消费者保护机构担心这个过程会让那些没有经验的消费者—次级贷款顾客往往是这样—受不良交易员的支配。他们可能被收一个更高的利率,尽管他们有资格获得更低的利率,并且“被消费”不必要的或者过高价格的附加项,甚至在他们开了几天车之后被告知他们的贷款呗取消了并且他们必须支付一个更高的利率。受害消费者的代表律师Tom Domonoske说:“这些价格没有一个是固定的,并且每一个不固定的价格都是一个潜在的被滥用的谈判砝码。”消费者权益维护者期望用稳定的费用取代加价。

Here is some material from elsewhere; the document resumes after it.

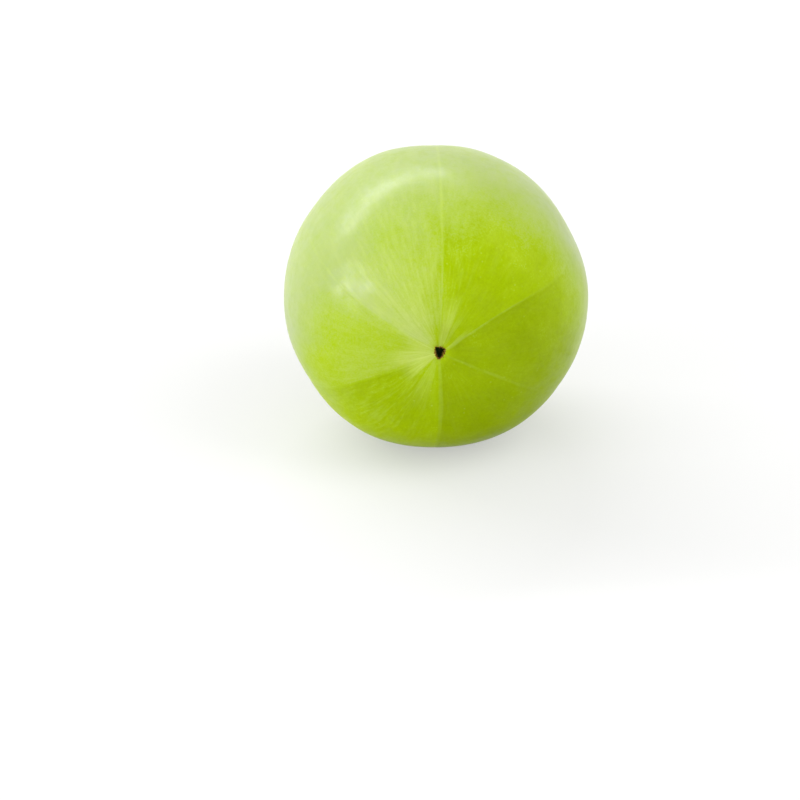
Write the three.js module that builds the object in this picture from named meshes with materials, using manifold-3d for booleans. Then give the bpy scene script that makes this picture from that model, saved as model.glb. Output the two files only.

The Consumer Financial Protection Bureau (CFPB), a new watchdog agency set up after the financial crisis, is also worried that lots of borrowers get a raw deal. It has told banks and finance companies that it holds them responsible for the behaviour of the dealers they work with, and that it considers dealers’ discretion over markups an invitation to discrimination. It has already got one big finance firm to pay 98m to settle a claim that it was charging minority borrowers higher interest rates and is investigating others.

金融危机后设立的监管代理—消费者金融保护局也担心许多贷款人被不公平对待。它已经告知银行和金融公司,要求他们对合作的交易员的行为负责,并且它认为交易员就加价的任意决定权是一种歧视。它已经让一个大的金融集团支付9800万美元,因为该集团向少数贷款人收取高额的利率,另外保护局还在调查其他公司。

Dealers are fuming at the CFPB’s muscle-flexing. Competition, they say, ensures that customers get the best rate; dealers need discretion to compete. By raising costs, stricter regulation may actually reduce the amount of credit available.

交易员对于保护局的武力示威愤愤不平。他们说,竞争保证了消费者获得最好的利率:交易员需要自由决断权来应对竞争。通过提高成本,更严格的规章可能实际上减少信贷的提供量。